Блестящий гвардейский офицер, приятель Лермонтова, к которому больной поэт спешит с известием о гибели Пушкина, мот и жуир, принимающий великих князей в полухолостом-полусемейном доме, где блистает балерина выдающейся красоты, получающий в мальпостах землянику в январе месяце, — и расстающийся с жизнью шутя, на пикнике, — нет ли в этой биографии того же духа богемы, которым была отмечена произведшая ее среда? Вероятно, есть; но богема «детей» — уже не богема «отцов»; за ней — горечь, опустошенность, оскудение жизненных начал, не скрытое, а скорее подчеркнутое блеском и роскошью сценического действа…
В начале двадцатых годов все было иначе, — и теперь Дмитрий Пономарев должен сойти со сцены, уступая место своей матери.
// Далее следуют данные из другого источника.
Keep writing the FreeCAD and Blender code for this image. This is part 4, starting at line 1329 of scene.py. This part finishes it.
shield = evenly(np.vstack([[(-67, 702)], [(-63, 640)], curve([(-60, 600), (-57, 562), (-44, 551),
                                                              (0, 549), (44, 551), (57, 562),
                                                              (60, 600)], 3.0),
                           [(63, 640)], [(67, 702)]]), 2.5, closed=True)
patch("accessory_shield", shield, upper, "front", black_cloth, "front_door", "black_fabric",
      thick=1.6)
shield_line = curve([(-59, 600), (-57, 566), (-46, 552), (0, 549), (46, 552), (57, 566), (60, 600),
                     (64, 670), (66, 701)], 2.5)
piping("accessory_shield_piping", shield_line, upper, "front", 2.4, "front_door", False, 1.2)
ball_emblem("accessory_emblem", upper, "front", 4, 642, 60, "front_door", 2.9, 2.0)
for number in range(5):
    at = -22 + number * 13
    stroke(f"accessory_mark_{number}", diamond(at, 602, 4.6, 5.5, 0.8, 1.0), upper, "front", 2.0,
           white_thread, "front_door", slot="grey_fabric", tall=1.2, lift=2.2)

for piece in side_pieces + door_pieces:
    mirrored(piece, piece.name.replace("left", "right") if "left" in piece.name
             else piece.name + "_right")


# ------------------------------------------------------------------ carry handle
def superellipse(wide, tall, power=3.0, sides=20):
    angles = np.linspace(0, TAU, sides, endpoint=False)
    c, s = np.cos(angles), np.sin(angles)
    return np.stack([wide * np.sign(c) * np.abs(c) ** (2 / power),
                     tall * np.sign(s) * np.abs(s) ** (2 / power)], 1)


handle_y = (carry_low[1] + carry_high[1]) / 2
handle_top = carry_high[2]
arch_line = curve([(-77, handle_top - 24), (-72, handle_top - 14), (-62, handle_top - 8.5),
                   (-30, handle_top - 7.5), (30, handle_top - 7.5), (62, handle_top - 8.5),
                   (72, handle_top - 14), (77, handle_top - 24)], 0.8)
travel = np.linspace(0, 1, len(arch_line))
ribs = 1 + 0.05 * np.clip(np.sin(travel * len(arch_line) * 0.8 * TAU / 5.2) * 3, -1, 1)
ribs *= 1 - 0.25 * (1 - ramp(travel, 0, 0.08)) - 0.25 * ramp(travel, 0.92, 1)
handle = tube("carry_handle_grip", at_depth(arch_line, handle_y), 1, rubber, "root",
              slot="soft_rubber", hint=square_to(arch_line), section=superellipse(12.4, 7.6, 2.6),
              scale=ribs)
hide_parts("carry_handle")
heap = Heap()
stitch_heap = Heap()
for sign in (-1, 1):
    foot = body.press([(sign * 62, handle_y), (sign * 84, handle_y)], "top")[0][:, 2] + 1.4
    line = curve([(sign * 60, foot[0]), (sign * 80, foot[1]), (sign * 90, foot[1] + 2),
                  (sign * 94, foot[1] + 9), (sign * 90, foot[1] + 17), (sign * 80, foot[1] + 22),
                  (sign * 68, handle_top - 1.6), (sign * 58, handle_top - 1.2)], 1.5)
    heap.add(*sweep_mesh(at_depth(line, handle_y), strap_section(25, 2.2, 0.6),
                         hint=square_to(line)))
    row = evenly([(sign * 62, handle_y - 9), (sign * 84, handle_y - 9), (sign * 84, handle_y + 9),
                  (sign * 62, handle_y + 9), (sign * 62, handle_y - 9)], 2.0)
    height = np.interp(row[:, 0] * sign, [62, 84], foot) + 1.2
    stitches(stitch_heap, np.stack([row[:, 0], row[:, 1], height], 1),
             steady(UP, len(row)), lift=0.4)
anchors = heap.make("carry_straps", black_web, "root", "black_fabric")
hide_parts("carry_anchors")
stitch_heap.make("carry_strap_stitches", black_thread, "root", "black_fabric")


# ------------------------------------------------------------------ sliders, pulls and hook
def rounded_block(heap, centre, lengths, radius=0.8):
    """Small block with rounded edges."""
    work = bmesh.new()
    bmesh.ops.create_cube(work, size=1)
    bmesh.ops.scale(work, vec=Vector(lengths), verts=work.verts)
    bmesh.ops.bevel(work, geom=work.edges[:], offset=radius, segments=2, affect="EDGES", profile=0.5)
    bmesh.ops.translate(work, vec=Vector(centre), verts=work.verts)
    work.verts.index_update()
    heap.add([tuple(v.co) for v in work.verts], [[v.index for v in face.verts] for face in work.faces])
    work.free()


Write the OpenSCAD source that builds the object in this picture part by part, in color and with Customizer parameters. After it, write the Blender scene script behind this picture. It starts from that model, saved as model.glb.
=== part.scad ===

Салон Пономаревой носил на себе явственный отпечаток личности ее хозяйки, — и здесь мы должны были бы заняться ее внешней и внутренней биографией, — но как раз биография этой примечательной женщины была не вполне ясна даже современникам. «Где получила она свое образование, не знаю, — удивлялся Свербеев, — но воспитание ее было самое блистательное: бойко говорила она на четырех европейских языках и владела превосходно русским, что было тогда редкостью; легкая иностранная литература и наша домашняя были ей вполне знакомы»[5]. Здесь нет преувеличения: мы знаем ее записи в альбомах не только на общеупотребительном французском, но и на малоизвестном в русском обществе тех лет английском языке. В ее альбом пишут и по-немецки, и по-испански, и по-итальянски; среди ее гостей — сын португальского генерального консула Лопец и преображенский капитан Поджио. Впрочем, эти известные петербургские красавцы, как аттестует их Панаев, конечно, говорят с ней по-французски, — а вот ее наперсница, итальянка Тереза, о которой упоминал Свербеев, вероятнее всего пользовалась своим родным языком. Итак, английский, французский, немецкий и, по-видимому, итальянский языки были ей знакомы. Свербеев вспоминал, что Пономарева декламировала приходившим к ней поэтам их собственные стихи и «восхищала своей игрой на фортепьяно и приятным пением»[6]. Это было, говоря словами Вяземского, то «обольщение тонкого художественного кокетства», которое несколькими годами позднее отличало салон Зинаиды Волконской, где хозяйка пела Пушкину романс «Погасло дневное светило» на музыку Геништы. Но дочери князя Белосельского-Белозерского и жене князя Волконского было откуда почерпнуть свой утонченный европеизм; каким образом он стал достоянием дочери Дмитрия Прокофьевича Позняка, «сенатского обер-секретаря одного из петербургских департаментов», хотя бы и «умного и хитрого», и даже просвещенного «дельца по судебной части», как аттестует его Свербеев?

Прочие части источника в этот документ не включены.